The appointment of the Palmetto Guard to the occupation of Fort Sumter for one night was the highest compliment ever bestowed upon any volunteer corps in the history of our State, and that event will always be held by them in grateful remembrance. Upon reaching the stronghold, however, their labors were not yet finished. I wish to take no laurels from the brows of the members of the fire-engine companies of Charleston, but truth requires that I should state that, from the moment of their being disbanded within the walls of the fort, the Palmetto Guard worked incessantly at the engines until after midnight.

A proper respect for the memory of the dead, as well as the desire to put on record a noble act, induces me recount the following fact: Immediately before the departure of the Palmetto Guard for Fort Sumter, Sergeant Webb, Corporal Robinson, and Private Mackay placed a neat and appropriate head-piece over the grave of the unfortunate Howe, the first victim of the sad explosion which took place while Major Anderson was engaged in saluting his flag. The performance of this sacred duty did credit to their generous hearts, and proved that Carolina chivalry exists only in combination with a spirit of reverence and magnanimity.

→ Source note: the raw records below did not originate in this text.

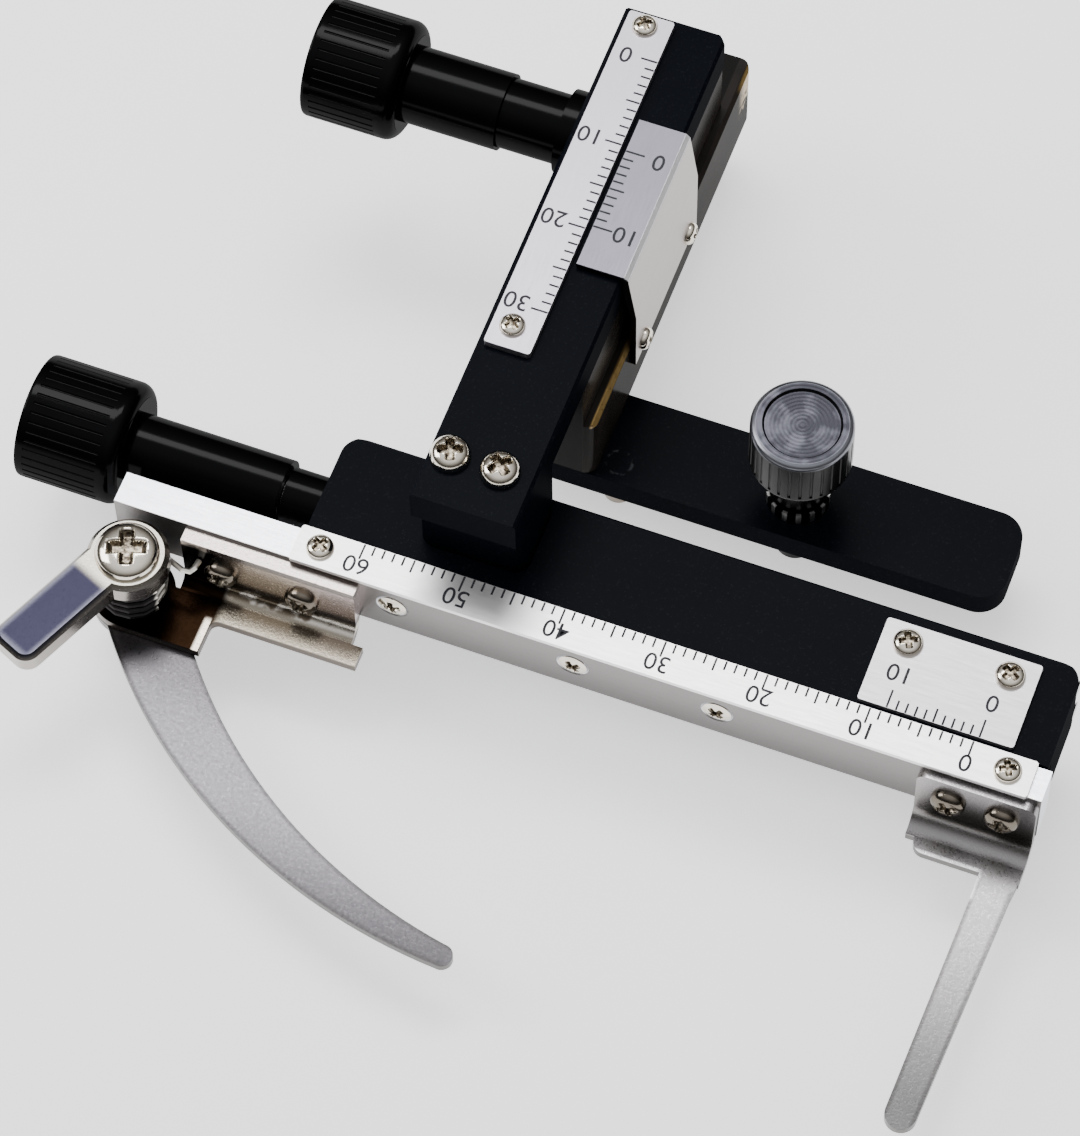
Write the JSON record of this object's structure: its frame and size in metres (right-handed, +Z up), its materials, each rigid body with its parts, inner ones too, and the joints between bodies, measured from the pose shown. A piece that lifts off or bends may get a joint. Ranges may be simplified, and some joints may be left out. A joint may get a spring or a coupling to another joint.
{
  "type": "mechanical microscope stage",
  "caption": "Attachable mechanical stage: rack-driven Y rail, screw-driven X slider with scale and vernier, sprung swing finger, ribbed knobs and a clamping thumbscrew.",
  "frame": {"origin": "axis of the clamping thumbscrew at the underside of the mount bar, which is the plane of the microscope's own stage", "axes": "+X to the right along the slider, +Y away from the user along the rail, +Z up along the thumbscrew"},
  "size_m": [0.1042, 0.0988, 0.0303],
  "materials": {
    "black_paint": "satin",
    "black_brass": "satin",
    "black_plastic": "gloss",
    "satin_aluminium": "satin",
    "bar_aluminium": "satin",
    "nickel": "satin",
    "chrome": "polished",
    "steel": "brushed",
    "brass": "satin"
  },
  "bodies": {
    "base": {"mount_bracket": "black_paint", "locating_pin": "steel", "guide_block": "black_brass", "guide_screws": "steel", "pinion_bush": "black_plastic", "y_vernier_block": "satin_aluminium", "y_vernier_screws": "nickel"},
    "thumbscrew": {"thumbscrew": "chrome"},
    "y_drive": {"y_pinion_shaft": "steel", "y_pinion": "brass", "y_knob": "black_plastic"},
    "y_carriage": {"y_rail": "black_paint", "y_rack": "brass", "rack_screws": "steel", "y_scale_plate": "satin_aluminium", "y_scale_screws": "nickel", "rail_screws": "nickel", "x_housing": "black_paint", "x_end_cap": "black_paint", "x_end_cap_screws": "steel", "x_vernier_plate": "satin_aluminium", "x_vernier_screws": "nickel", "x_bush": "brass"},
    "x_drive": {"x_lead_screw": "steel", "x_knob": "black_plastic"},
    "x_slider": {"slider_bar": "bar_aluminium", "x_scale_plate": "satin_aluminium", "x_scale_screws": "nickel", "slide_tongue": "brass", "tongue_screws": "nickel", "drive_nut": "brass", "right_finger": "nickel", "right_finger_screws": "nickel", "finger_bracket": "nickel", "finger_bracket_screws": "nickel", "pivot_sleeve": "nickel", "return_spring": "steel"},
    "swing": {"swing_finger": "nickel", "pivot_spindle": "nickel", "finger_lever": "nickel", "pivot_screw": "nickel"}
  },
  "joints": [
    {"name": "thumbscrew_turn", "type": "hinge", "parent": "base", "child": "thumbscrew", "pos_m": [0, 0, 0], "axis": [0, 0, 1], "continuous": true},
    {"name": "y_slide", "type": "slide", "parent": "base", "child": "y_carriage", "axis": [0, 1, 0], "range_m": [-0.0106, 0.0069]},
    {"name": "y_knob_turn", "type": "hinge", "parent": "base", "child": "y_drive", "pos_m": [-0.05, 0.0231, 0.0169], "axis": [1, 0, 0], "range_deg": [-135, 205]},
    {"name": "x_slide", "type": "slide", "parent": "y_carriage", "child": "x_slider", "axis": [1, 0, 0], "range_m": [0, 0.06]},
    {"name": "x_knob_turn", "type": "hinge", "parent": "y_carriage", "child": "x_drive", "pos_m": [-0.05, -0.0184, 0.0062], "axis": [1, 0, 0], "range_deg": [-1805, 5]},
    {"name": "finger_swing", "type": "hinge", "parent": "x_slider", "child": "swing", "pos_m": [-0.0561, -0.0311, 0.005], "axis": [0, 0, 1], "range_deg": [-25, 0], "stiffness_Nm_per_rad": 0.01, "springref_deg": 17.19}
  ],
  "couplings": [
    {"joint": "y_knob_turn", "follows": "y_slide", "rad_per_m": -333.33},
    {"joint": "x_knob_turn", "follows": "x_slide", "rad_per_m": -523.6}
  ]
}
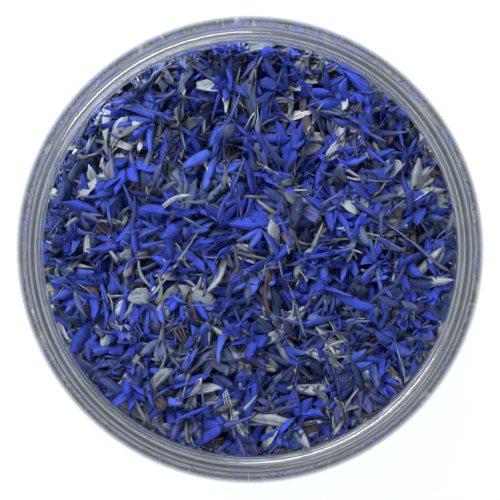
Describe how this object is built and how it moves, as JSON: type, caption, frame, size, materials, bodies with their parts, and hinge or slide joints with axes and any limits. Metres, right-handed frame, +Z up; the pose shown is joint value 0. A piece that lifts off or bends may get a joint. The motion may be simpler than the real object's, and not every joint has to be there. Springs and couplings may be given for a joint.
{
  "type": "glass jar of dried cornflower petals",
  "caption": "An open, round, wide-mouthed clear glass jar with a screw-thread neck, filled nearly to the lip with loose dried blue cornflower petals",
  "frame": {"origin": "under the middle of the jar's foot, on the surface that it stands on", "axes": "+Z runs up along the jar's axis to its mouth; the jar is round, so +X and +Y are level, with +Y towards the back of the view"},
  "size_m": [0.1028, 0.1028, 0.065],
  "materials": {
    "glass": "polished",
    "petals": "matte"
  },
  "bodies": {
    "root": {"glass_jar": "glass", "dried_petals": "petals"}
  },
  "joints": []
}
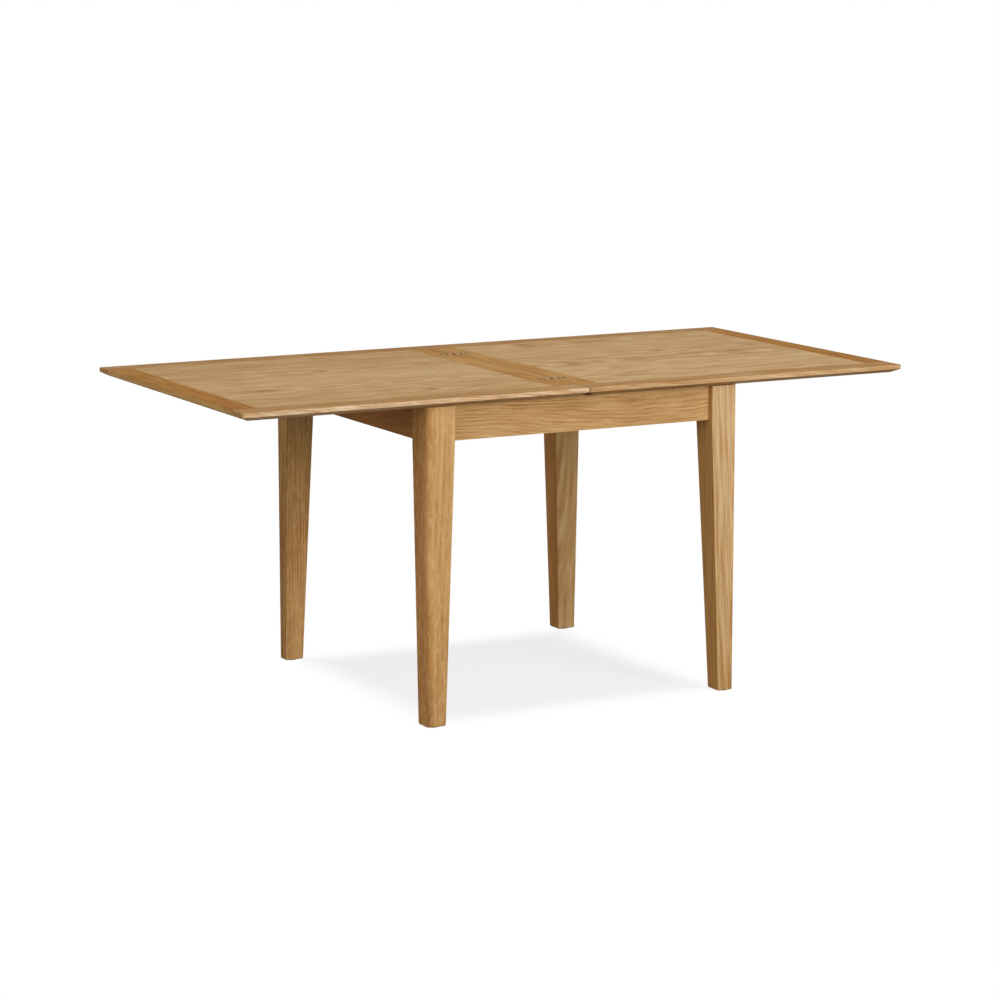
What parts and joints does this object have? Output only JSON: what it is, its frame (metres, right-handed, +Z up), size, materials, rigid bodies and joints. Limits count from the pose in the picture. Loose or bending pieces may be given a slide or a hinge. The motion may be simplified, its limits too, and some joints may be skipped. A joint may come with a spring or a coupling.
{
  "type": "flip top dining table",
  "caption": "Square oak dining table whose top slides across its base and unfolds on flush link hinges to twice its length.",
  "frame": {"origin": "on the floor under the middle of the base, which is also under the seam of the open top", "axes": "+X to the folding leaf's end, +Y to the back, +Z up; the rest pose is the open table"},
  "size_m": [1.7, 0.85, 0.747],
  "materials": {
    "panel_oak": "satin lacquered oak",
    "rail_oak": "satin lacquered oak, warmer cut",
    "leg_oak": "satin lacquered oak",
    "apron_oak": "satin lacquered oak",
    "hidden_hardwood": "planed, unfinished hardwood",
    "dowel_beech": "turned beech",
    "slide_felt": "pressed felt",
    "glide_nylon": "moulded nylon",
    "buffer_rubber": "matt rubber",
    "zinc_steel": "bright zinc plate",
    "hinge_brass": "aged brass"
  },
  "bodies": {
    "base": {"leg_front_left": "leg_oak", "leg_front_right": "leg_oak", "leg_back_left": "leg_oak", "leg_back_right": "leg_oak", "apron_front": "apron_oak", "apron_back": "apron_oak", "apron_left": "apron_oak", "apron_right": "apron_oak", "apron_dowels": "dowel_beech", "corner_block_front_left": "hidden_hardwood", "corner_block_front_right": "hidden_hardwood", "corner_block_back_left": "hidden_hardwood", "corner_block_back_right": "hidden_hardwood", "corner_block_screws": "zinc_steel", "leg_bolts": "zinc_steel", "leg_bolt_washers": "zinc_steel", "leg_bolt_nuts": "zinc_steel", "foot_glides": "glide_nylon", "guide_rail_front": "hidden_hardwood", "guide_rail_back": "hidden_hardwood", "guide_brackets": "zinc_steel", "guide_bracket_screws": "zinc_steel", "stop_buffers": "buffer_rubber", "felt_front": "slide_felt", "felt_back": "slide_felt", "felt_left": "slide_felt", "felt_right": "slide_felt"},
    "fixed_leaf": {"fixed_leaf_panel": "panel_oak", "fixed_leaf_front_rail": "rail_oak", "fixed_leaf_back_rail": "rail_oak", "fixed_leaf_end_rail": "rail_oak", "fixed_leaf_seam_rail": "rail_oak", "runner_front": "hidden_hardwood", "runner_back": "hidden_hardwood", "runner_screws": "zinc_steel", "fixed_hinge_plate_front": "hinge_brass", "fixed_hinge_plate_back": "hinge_brass", "fixed_hinge_screws": "hinge_brass", "fixed_hinge_pins": "hinge_brass"},
    "hinge_links": {"hinge_link_front": "hinge_brass", "hinge_link_back": "hinge_brass"},
    "flip_leaf": {"flip_leaf_panel": "panel_oak", "flip_leaf_front_rail": "rail_oak", "flip_leaf_back_rail": "rail_oak", "flip_leaf_end_rail": "rail_oak", "flip_leaf_seam_rail": "rail_oak", "flip_hinge_plate_front": "hinge_brass", "flip_hinge_plate_back": "hinge_brass", "flip_hinge_screws": "hinge_brass", "flip_hinge_pins": "hinge_brass"}
  },
  "joints": [
    {"name": "top_slide", "type": "slide", "parent": "base", "child": "fixed_leaf", "axis": [1, 0, 0], "range_m": [0, 0.425]},
    {"name": "link_fold", "type": "hinge", "parent": "fixed_leaf", "child": "hinge_links", "pos_m": [-0.0026, 0, 0.7451], "axis": [0, -1, 0], "range_deg": [0, 90]},
    {"name": "leaf_fold", "type": "hinge", "parent": "hinge_links", "child": "flip_leaf", "pos_m": [0.0026, 0, 0.7451], "axis": [0, -1, 0], "range_deg": [0, 90]}
  ]
}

I am proud of the opportunity of stating that all of the members of the company conducted themselves nobly and bravely in the fight. Nor will those whose names have not been mentioned in this report object to the particular honorable notice of their gallant comrades.

Statement of ammunition expended upon Fort Sumter from the Iron battery: Shell, 60; solid shot, 183.

Ammunition expended from the other batteries of Cummings Point: Mortars, 197 shell; 42-pounders, 333 solid-shot, 3 grape-shot; rifled cannon, 11 shot, 19 shell.

With increased admiration for your own individual courage and efficiency on these two eventful days, I remain, dear sir, your obedient servant,

Captain Palmetto Guard.
Colonel, Commanding Battalion of Artillery.

Morris Island, April 20, 1861.

DEAR SIR: I write to make an addition to the report which you received yesterday. Please incorporate the following:

Private Gourdin Young volunteered to accompany Colonel Wigfall in a small boat when the latter gentleman was instructed to proceed to Fort Sumter on the fall of the United States flag, for the purpose of inquiring into the cause of that circumstance and to propose a surrender of the fortification. During the passage from Morris Island, amid an incessant fire of shell and grape, he displayed that coolness and determination characteristic of a true South Carolinian. Upon his return he was borne upon the shoulders of his fellow-comrades to the Iron battery.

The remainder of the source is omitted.